Exercise goal: Everything from the line with "const fruit = new THREE.Group();" through the line with "obj.matrix_parent_inverse = Matrix.Identity(4)" should be repeated exactly, both of those lines included, and nothing else.

-- start of Source material --

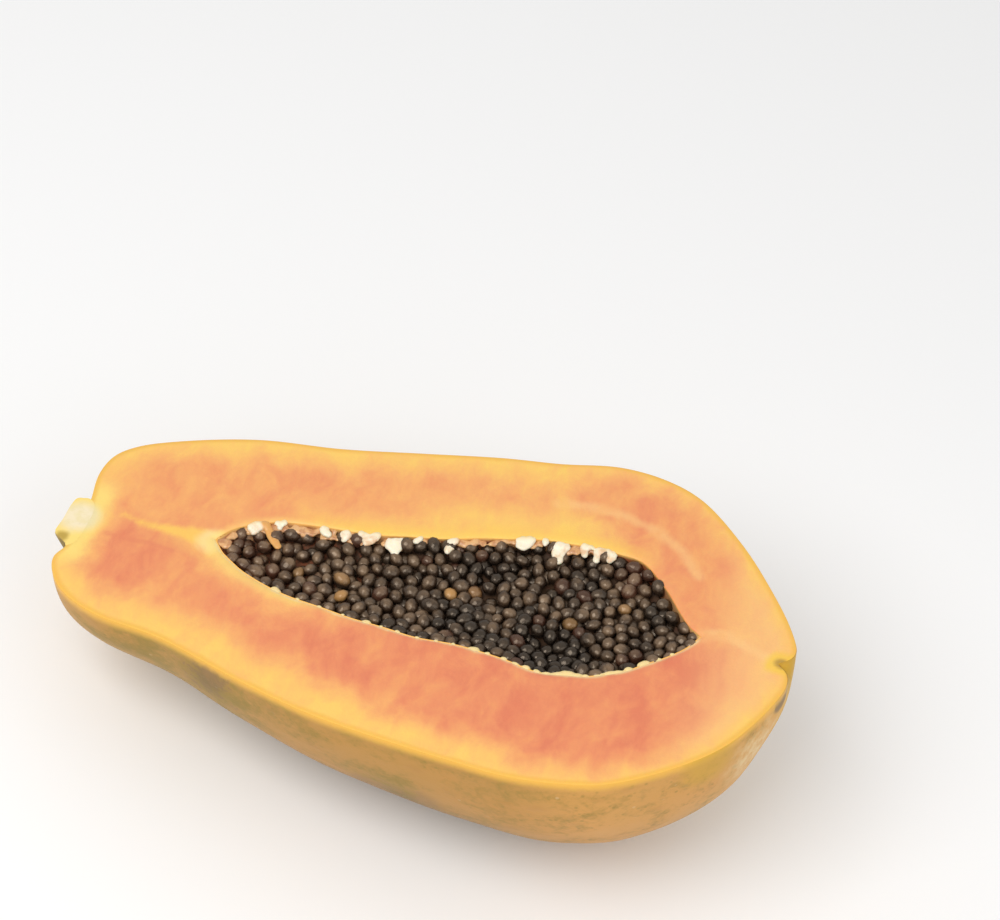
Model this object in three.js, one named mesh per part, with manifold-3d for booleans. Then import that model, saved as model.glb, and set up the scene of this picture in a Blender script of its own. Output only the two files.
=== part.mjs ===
// A ripe papaya cut lengthwise, lying on its rounded back with the cut face up: the flesh with its skin,
// the bed of seeds in the cavity, and the stub of the fruit stalk, which the knife halved too.
// Millimetres, +Z up. The fruit is drawn in its own frame, with X from the stalk end to the blossom end
// and the cut face in the plane Z = 0. It is then set down as it balances, with its slim end a little lower.

import * as THREE from "three";
import { mergeVertices } from "three/addons/utils/BufferGeometryUtils.js";
import Module from "manifold-3d";

const wasm = await Module();
wasm.setup();

// ---- driving dimensions ----

const fruitLength = 250; // from the stalk end's shoulders to the blossom end
const fruitWidth = 148; // across the cut face where it is widest
const fruitDepth = 77; // from the cut face down to the back
const restTilt = THREE.MathUtils.degToRad(7.5); // the cut face drops this much towards the stalk end
const restSpotDepth = 1.6; // how much of the back is flattened where the fruit lies
const lobeHeight = 1.1; // the five soft lobes that run along a papaya
const cavityLength = 170;
const cavityWidth = 60;
const cavityDepth = 33;
const bedDepth = 9; // the seed bed's lowest point, below the cut face
const bedOverhang = 1.15; // how far the bed's bowl reaches past the cavity wall
const seedLength = 7.2;
const seedThickness = 5.8;
const seedSpacing = 5.6; // least distance between the centres of two seeds
const pulpRadius = 1.9; // torn tufts of pale pulp round the cavity's mouth
const pulpSpacing = 7;
const stubRadius = 11.8;
const stubLength = 6; // how far the stalk's stub stands out
const stubRoot = 5; // how far it is sunk into the flesh
const gap = 0.4; // between two pieces that touch
const blockWidth = 4 * fruitLength; // the cutting blocks run past the fruit
const blockThickness = fruitLength;

// ---- outlines ----

// Each row is one rib across the fruit: how far along it lies, the far rim, the near rim and the back,
// as shares of the length, half the width, half the width and the depth.
const bodyRibs = [
  [0.006, 0, 0, 0],
  [0, 0.16, -0.16, 0.16],
  [-0.008, 0.34, -0.24, 0.28],
  [0, 0.473, -0.324, 0.365],
  [0.024, 0.561, -0.426, 0.445],
  [0.08, 0.655, -0.527, 0.52],
  [0.184, 0.764, -0.595, 0.635],
  [0.304, 0.811, -0.736, 0.755],
  [0.416, 0.885, -0.845, 0.85],
  [0.528, 0.959, -0.905, 0.935],
  [0.608, 0.993, -0.936, 0.975],
  [0.692, 1.046, -0.959, 1],
  [0.76, 1.018, -0.936, 0.985],
  [0.816, 0.932, -0.885, 0.94],
  [0.888, 0.696, -0.73, 0.79],
  [0.944, 0.446, -0.547, 0.6],
  [0.984, 0.23, -0.297, 0.34],
  [1, 0.095, -0.122, 0.135],
  [0.996, 0.04, -0.047, 0.052],
  [0.984, 0, 0, 0],
];

// The cavity's ribs, as shares of its own length, half its width, half its width and its depth.
const cavityStart = 48;
const cavityShift = 5.5; // its ends lie this far towards the far rim
const cavityRibs = [
  [0, 0, 0, 0],
  [0.035, 0.25, -0.22, 0.16],
  [0.11, 0.45, -0.48, 0.4],
  [0.28, 0.55, -0.73, 0.64],
  [0.435, 0.69, -0.83, 0.8],
  [0.59, 0.95, -0.87, 0.93],
  [0.73, 1.02, -0.98, 1],
  [0.835, 0.97, -0.87, 0.92],
  [0.91, 0.57, -0.58, 0.62],
  [0.97, 0.13, -0.28, 0.26],
  [1, 0, 0, 0],
];

// The stub's outline, as shares of its radius and of its length outwards, with the root inside the flesh.
const stubOutline = [
  [0, -1],
  [0.62, -1],
  [0.86, -0.45],
  [1, 0],
  [0.93, 0.45],
  [0.8, 0.85],
  [0.5, 1],
  [0, 0.9],
];

// ---- tools ----

// Repeatable random numbers from 0 to 1.
function randomFrom(seed) {
  let state = seed;
  return () => {
    state = (state + 0x6d2b79f5) | 0;
    let mixed = Math.imul(state ^ (state >>> 15), 1 | state);
    mixed = (mixed + Math.imul(mixed ^ (mixed >>> 7), 61 | mixed)) ^ mixed;
    return ((mixed ^ (mixed >>> 14)) >>> 0) / 4294967296;
  };
}

function solidFrom(geometry) {
  const bare = geometry.clone();
  bare.deleteAttribute("normal");
  bare.deleteAttribute("uv");
  const merged = mergeVertices(bare, 1e-4);
  return new wasm.Manifold(
    new wasm.Mesh({
      numProp: 3,
      vertProperties: merged.attributes.position.array,
      triVerts: new Uint32Array(merged.index.array),
    }),
  );
}

function geometryFrom(solid) {
  const mesh = solid.getMesh();
  const geometry = new THREE.BufferGeometry();
  geometry.setAttribute("position", new THREE.BufferAttribute(mesh.vertProperties, 3));
  geometry.setIndex(new THREE.BufferAttribute(mesh.triVerts, 1));
  return geometry;
}

// A wide block whose top is at the height given, tipped up about the Y axis.
function block(top, thickness, tilt = 0) {
  const geometry = new THREE.BoxGeometry(blockWidth, blockWidth, thickness);
  geometry.translate(0, 0, top - thickness / 2);
  geometry.rotateY(tilt);
  return solidFrom(geometry);
}

// The three long curves that a hull hangs from: both rims in the cut plane, and the keel under them.
function railsOf(ribs, length, width, depth, start = 0, shift = 0) {
  const rail = (place) => new THREE.CatmullRomCurve3(ribs.map(place), false, "centripetal");
  const along = (share) => start + share * length;
  const across = (share) => shift + (share * width) / 2;
  return {
    far: rail(([x, far]) => new THREE.Vector3(along(x), across(far), 0)),
    near: rail(([x, , near]) => new THREE.Vector3(along(x), across(near), 0)),
    keel: rail(([x, far, near, deep]) => new THREE.Vector3(along(x), across((far + near) / 2), -deep * depth)),
  };
}

// A point of the hull: share runs along it, and angle turns from the far rim under the keel to the near rim.
function hullPoint(rails, share, angle, lobes = 0) {
  const far = rails.far.getPoint(share);
  const near = rails.near.getPoint(share);
  const centre = new THREE.Vector3().addVectors(far, near).multiplyScalar(0.5);
  const side = new THREE.Vector3().subVectors(far, near).multiplyScalar(0.5);
  const down = rails.keel.getPoint(share).sub(centre);
  const lobe = (lobes / fruitDepth) * Math.sin(angle) ** 2 * Math.cos(5 * (angle - Math.PI / 2));
  return centre
    .addScaledVector(side, Math.cos(angle) * (1 + lobe))
    .addScaledVector(down, Math.sin(angle) * (1 + lobe));
}

// The closed hull, with the half above the cut plane a mirror of the half below.
function hull(rails, ribCount, sideCount, lobes = 0) {
  const points = [hullPoint(rails, 0, 0)];
  for (let rib = 1; rib < ribCount; rib++)
    for (let side = 0; side < sideCount; side++)
      points.push(hullPoint(rails, rib / ribCount, (side / sideCount) * 2 * Math.PI, lobes));
  points.push(hullPoint(rails, 1, 0));
  const last = points.length - 1;
  const at = (rib, side) => 1 + (rib - 1) * sideCount + (side % sideCount);
  const faces = [];
  for (let side = 0; side < sideCount; side++) {
    faces.push(0, at(1, side), at(1, side + 1));
    faces.push(last, at(ribCount - 1, side + 1), at(ribCount - 1, side));
    for (let rib = 1; rib < ribCount - 1; rib++) {
      faces.push(at(rib, side), at(rib + 1, side), at(rib + 1, side + 1));
      faces.push(at(rib, side), at(rib + 1, side + 1), at(rib, side + 1));
    }
  }
  return solidFrom(new THREE.BufferGeometry().setFromPoints(points).setIndex(faces));
}

// A lump with few faces, turned at random.
function lump(centre, radii, random) {
  const geometry = new THREE.IcosahedronGeometry(1, 0);
  geometry.scale(radii[0], radii[1], radii[2]);
  geometry.rotateX(random() * 2 * Math.PI);
  geometry.rotateY(random() * 2 * Math.PI);
  geometry.rotateZ(random() * 2 * Math.PI);
  geometry.translate(centre.x, centre.y, centre.z);
  return solidFrom(geometry);
}

// Cuts leave loose scraps, and only the largest body is kept.
function largestBody(solid) {
  return solid.decompose().reduce((largest, body) => (body.volume() > largest.volume() ? body : largest));
}

// ---- the pieces ----

const aboveTheCut = block(blockThickness, blockThickness);
const upwards = new THREE.Vector3(0, 0, 1).applyAxisAngle(new THREE.Vector3(0, 1, 0), restTilt);
const bodyRails = railsOf(bodyRibs, fruitLength, fruitWidth, fruitDepth);
const cavityRails = railsOf(cavityRibs, cavityLength, cavityWidth, cavityDepth, cavityStart, cavityShift);
// What fills the cavity keeps a gap to its wall.
const fillingRails = railsOf(
  cavityRibs,
  cavityLength - 6 * gap,
  cavityWidth - 2 * gap,
  cavityDepth - gap,
  cavityStart + 3 * gap,
  cavityShift,
);
// The seed bed's hollow is a wide shallow bowl.
const bowlRails = railsOf(
  cavityRibs.map(([x, far, near]) => [x, far, near, Math.sqrt((far - near) / 2)]),
  cavityLength * bedOverhang,
  cavityWidth * bedOverhang,
  bedDepth,
  cavityStart - (cavityLength * (bedOverhang - 1)) / 2,
  cavityShift,
);

// The tufts of pulp stand round the cavity's mouth, along both rims. Extra makes them larger.
function pulpTufts(extra) {
  const random = randomFrom(11);
  const tufts = [];
  const count = Math.round(cavityLength / pulpSpacing);
  for (const rimAngle of [0, Math.PI]) {
    for (let i = 0; i < count; i++) {
      const share = (i + 0.3 + 0.4 * random()) / count;
      const dip = 0.05 + 0.08 * random();
      const centre = hullPoint(cavityRails, 0.08 + 0.88 * share, rimAngle ? Math.PI - dip : dip);
      const radius = pulpRadius * (0.7 + 0.3 * random());
      tufts.push(lump(centre, [radius * 1.3 + extra, radius + extra, radius * 0.9 + extra], random));
    }
  }
  return tufts.reduce((all, tuft) => all.add(tuft));
}

function stalkStub(extra) {
  const profile = stubOutline.map(([r, x]) => {
    const along = x < 0 ? x * (stubRoot + extra) : x * (stubLength + extra);
    return new THREE.Vector2(r ? r * stubRadius + extra : 0, along);
  });
  const geometry = new THREE.LatheGeometry(profile, 20);
  geometry.rotateZ(Math.PI / 2);
  return solidFrom(geometry);
}

function fruitHalf() {
  const whole = hull(bodyRails, 57, 40, lobeHeight);
  const keelHeights = bodyRails.keel.getPoints(200).map((point) => point.dot(upwards));
  const restHeight = Math.min(...keelHeights) - lobeHeight + restSpotDepth;
  const underTheRestSpot = block(restHeight, blockThickness, restTilt);
  const half = whole
    .subtract(hull(cavityRails, 30, 24))
    .add(pulpTufts(0))
    .subtract(stalkStub(gap))
    .subtract(aboveTheCut)
    .subtract(underTheRestSpot);
  return largestBody(half);
}

// Seeds are drawn at random over the bowl, and one too close to those already there is left out.
function seedCentres() {
  const random = randomFrom(5);
  const centres = [];
  for (let tries = 0; tries < 9000; tries++) {
    const centre = hullPoint(bowlRails, 0.08 + 0.86 * random(), Math.PI * (0.13 + 0.74 * random()));
    if (centres.every((other) => other.distanceTo(centre) > seedSpacing)) centres.push(centre);
  }
  return centres;
}

function seedBed() {
  const random = randomFrom(23);
  const filling = hull(fillingRails, 30, 24);
  const radii = [seedLength / 2, seedThickness / 2, seedThickness / 2];
  const seeds = seedCentres().map((centre) => lump(centre, radii, random));
  const bed = filling
    .subtract(hull(bowlRails, 24, 24))
    .add(seeds.reduce((all, seed) => all.add(seed)))
    .intersect(filling)
    .subtract(pulpTufts(gap))
    .subtract(aboveTheCut);
  return largestBody(bed);
}

function stemStub() {
  return stalkStub(0).subtract(aboveTheCut);
}

// ---- the object ----

const fleshFinish = new THREE.MeshStandardMaterial({ color: 0xf2a05c, roughness: 0.45, metalness: 0 });
const seedFinish = new THREE.MeshStandardMaterial({ color: 0x2e2520, roughness: 0.3, metalness: 0 });
const stalkFinish = new THREE.MeshStandardMaterial({ color: 0xefe3b4, roughness: 0.7, metalness: 0 });

function piece(name, solid, finish) {
  const mesh = new THREE.Mesh(geometryFrom(solid), finish);
  mesh.name = name;
  return mesh;
}

const fruit = new THREE.Group();
fruit.add(piece("papaya_half", fruitHalf(), fleshFinish));
fruit.add(piece("seed_bed", seedBed(), seedFinish));
fruit.add(piece("stalk_stub", stemStub(), stalkFinish));

// The origin is under the middle of the fruit, on the floor.
fruit.rotation.y = -restTilt;
const extent = new THREE.Box3().setFromObject(fruit, true);
const middle = extent.getCenter(new THREE.Vector3());
fruit.position.set(-middle.x, -middle.y, -extent.min.z);

const papaya = new THREE.Group();
papaya.add(fruit);

export default papaya;
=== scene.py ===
# A ripe papaya cut lengthwise, lying on its back with the cut face up.
import math
import random

import bmesh
import bpy
import numpy as np
from mathutils import Matrix, Vector, noise


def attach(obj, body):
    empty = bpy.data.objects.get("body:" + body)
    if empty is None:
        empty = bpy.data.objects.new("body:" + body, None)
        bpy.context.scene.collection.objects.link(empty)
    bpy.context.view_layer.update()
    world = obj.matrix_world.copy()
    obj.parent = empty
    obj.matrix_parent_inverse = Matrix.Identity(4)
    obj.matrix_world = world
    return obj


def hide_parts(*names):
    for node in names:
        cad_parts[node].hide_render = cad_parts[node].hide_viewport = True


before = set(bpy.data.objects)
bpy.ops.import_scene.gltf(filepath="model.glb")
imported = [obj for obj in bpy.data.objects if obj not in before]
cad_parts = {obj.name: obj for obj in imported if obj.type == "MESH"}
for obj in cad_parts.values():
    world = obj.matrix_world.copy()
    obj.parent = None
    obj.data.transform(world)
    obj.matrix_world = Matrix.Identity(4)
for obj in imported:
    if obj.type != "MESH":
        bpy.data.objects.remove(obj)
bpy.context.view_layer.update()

# the fruit's own frame: X from the stalk to the blossom end, the cut face at Z = 0
mm = 0.001
restTilt = math.radians(7.5)  # the slim end lies a little lower
fruitPlace = Vector((-121.644, -3.219, 54.112)) * mm
sharpAngle = 38
fromFruit = Matrix.Translation(fruitPlace) @ Matrix.Rotation(-restTilt, 4, "Y")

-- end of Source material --

Worked answer:
const fruit = new THREE.Group();
fruit.add(piece("papaya_half", fruitHalf(), fleshFinish));
fruit.add(piece("seed_bed", seedBed(), seedFinish));
fruit.add(piece("stalk_stub", stemStub(), stalkFinish));

// The origin is under the middle of the fruit, on the floor.
fruit.rotation.y = -restTilt;
const extent = new THREE.Box3().setFromObject(fruit, true);
const middle = extent.getCenter(new THREE.Vector3());
fruit.position.set(-middle.x, -middle.y, -extent.min.z);

const papaya = new THREE.Group();
papaya.add(fruit);

export default papaya;
=== scene.py ===
# A ripe papaya cut lengthwise, lying on its back with the cut face up.
import math
import random

import bmesh
import bpy
import numpy as np
from mathutils import Matrix, Vector, noise


def attach(obj, body):
    empty = bpy.data.objects.get("body:" + body)
    if empty is None:
        empty = bpy.data.objects.new("body:" + body, None)
        bpy.context.scene.collection.objects.link(empty)
    bpy.context.view_layer.update()
    world = obj.matrix_world.copy()
    obj.parent = empty
    obj.matrix_parent_inverse = Matrix.Identity(4)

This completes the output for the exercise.